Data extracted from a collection
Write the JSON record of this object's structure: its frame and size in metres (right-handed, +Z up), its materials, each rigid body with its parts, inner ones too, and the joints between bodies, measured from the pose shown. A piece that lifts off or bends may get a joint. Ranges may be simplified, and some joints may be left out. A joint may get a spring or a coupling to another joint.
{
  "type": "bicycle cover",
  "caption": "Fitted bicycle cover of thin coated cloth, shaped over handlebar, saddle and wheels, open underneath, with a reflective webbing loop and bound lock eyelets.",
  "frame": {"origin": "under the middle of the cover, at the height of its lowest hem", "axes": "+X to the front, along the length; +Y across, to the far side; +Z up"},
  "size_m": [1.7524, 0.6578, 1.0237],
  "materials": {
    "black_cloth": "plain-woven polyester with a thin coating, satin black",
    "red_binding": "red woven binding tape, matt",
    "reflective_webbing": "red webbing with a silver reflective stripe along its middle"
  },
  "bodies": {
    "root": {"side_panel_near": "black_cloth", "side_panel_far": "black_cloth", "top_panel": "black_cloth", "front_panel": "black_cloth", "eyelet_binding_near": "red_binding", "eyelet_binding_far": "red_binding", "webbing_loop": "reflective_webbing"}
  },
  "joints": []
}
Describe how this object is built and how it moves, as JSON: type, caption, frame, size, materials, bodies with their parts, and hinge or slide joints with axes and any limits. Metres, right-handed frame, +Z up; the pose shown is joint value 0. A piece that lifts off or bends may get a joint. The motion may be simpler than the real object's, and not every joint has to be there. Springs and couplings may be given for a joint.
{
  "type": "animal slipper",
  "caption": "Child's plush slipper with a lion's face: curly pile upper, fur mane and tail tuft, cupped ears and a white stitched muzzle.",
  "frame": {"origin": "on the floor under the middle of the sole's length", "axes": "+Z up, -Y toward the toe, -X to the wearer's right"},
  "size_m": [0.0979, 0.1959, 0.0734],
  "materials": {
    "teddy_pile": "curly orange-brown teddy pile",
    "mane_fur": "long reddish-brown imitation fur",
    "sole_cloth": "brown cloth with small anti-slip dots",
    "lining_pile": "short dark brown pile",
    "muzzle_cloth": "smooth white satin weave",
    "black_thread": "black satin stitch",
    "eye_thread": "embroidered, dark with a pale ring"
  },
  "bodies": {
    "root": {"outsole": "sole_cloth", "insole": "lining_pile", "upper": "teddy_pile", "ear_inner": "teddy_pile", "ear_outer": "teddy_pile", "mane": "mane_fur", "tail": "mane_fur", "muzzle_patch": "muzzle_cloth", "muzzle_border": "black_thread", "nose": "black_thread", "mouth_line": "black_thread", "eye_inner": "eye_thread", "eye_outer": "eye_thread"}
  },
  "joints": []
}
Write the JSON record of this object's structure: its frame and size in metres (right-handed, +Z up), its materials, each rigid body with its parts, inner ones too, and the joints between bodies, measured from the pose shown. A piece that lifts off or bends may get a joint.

• **Given exercise**:
Please repeat the material above, word for word and in full.

• **Worked solution**:
Write the JSON record of this object's structure: its frame and size in metres (right-handed, +Z up), its materials, each rigid body with its parts, inner ones too, and the joints between bodies, measured from the pose shown. A piece that lifts off or bends may get a joint. Ranges may be simplified, and some joints may be left out. A joint may get a spring or a coupling to another joint.
{
  "type": "bicycle cover",
  "caption": "Fitted bicycle cover of thin coated cloth, shaped over handlebar, saddle and wheels, open underneath, with a reflective webbing loop and bound lock eyelets.",
  "frame": {"origin": "under the middle of the cover, at the height of its lowest hem", "axes": "+X to the front, along the length; +Y across, to the far side; +Z up"},
  "size_m": [1.7524, 0.6578, 1.0237],
  "materials": {
    "black_cloth": "plain-woven polyester with a thin coating, satin black",
    "red_binding": "red woven binding tape, matt",
    "reflective_webbing": "red webbing with a silver reflective stripe along its middle"
  },
  "bodies": {
    "root": {"side_panel_near": "black_cloth", "side_panel_far": "black_cloth", "top_panel": "black_cloth", "front_panel": "black_cloth", "eyelet_binding_near": "red_binding", "eyelet_binding_far": "red_binding", "webbing_loop": "reflective_webbing"}
  },
  "joints": []
}
Describe how this object is built and how it moves, as JSON: type, caption, frame, size, materials, bodies with their parts, and hinge or slide joints with axes and any limits. Metres, right-handed frame, +Z up; the pose shown is joint value 0. A piece that lifts off or bends may get a joint. The motion may be simpler than the real object's, and not every joint has to be there. Springs and couplings may be given for a joint.
{
  "type": "animal slipper",
  "caption": "Child's plush slipper with a lion's face: curly pile upper, fur mane and tail tuft, cupped ears and a white stitched muzzle.",
  "frame": {"origin": "on the floor under the middle of the sole's length", "axes": "+Z up, -Y toward the toe, -X to the wearer's right"},
  "size_m": [0.0979, 0.1959, 0.0734],
  "materials": {
    "teddy_pile": "curly orange-brown teddy pile",
    "mane_fur": "long reddish-brown imitation fur",
    "sole_cloth": "brown cloth with small anti-slip dots",
    "lining_pile": "short dark brown pile",
    "muzzle_cloth": "smooth white satin weave",
    "black_thread": "black satin stitch",
    "eye_thread": "embroidered, dark with a pale ring"
  },
  "bodies": {
    "root": {"outsole": "sole_cloth", "insole": "lining_pile", "upper": "teddy_pile", "ear_inner": "teddy_pile", "ear_outer": "teddy_pile", "mane": "mane_fur", "tail": "mane_fur", "muzzle_patch": "muzzle_cloth", "muzzle_border": "black_thread", "nose": "black_thread", "mouth_line": "black_thread", "eye_inner": "eye_thread", "eye_outer": "eye_thread"}
  },
  "joints": []
}
Write the JSON record of this object's structure: its frame and size in metres (right-handed, +Z up), its materials, each rigid body with its parts, inner ones too, and the joints between bodies, measured from the pose shown. A piece that lifts off or bends may get a joint.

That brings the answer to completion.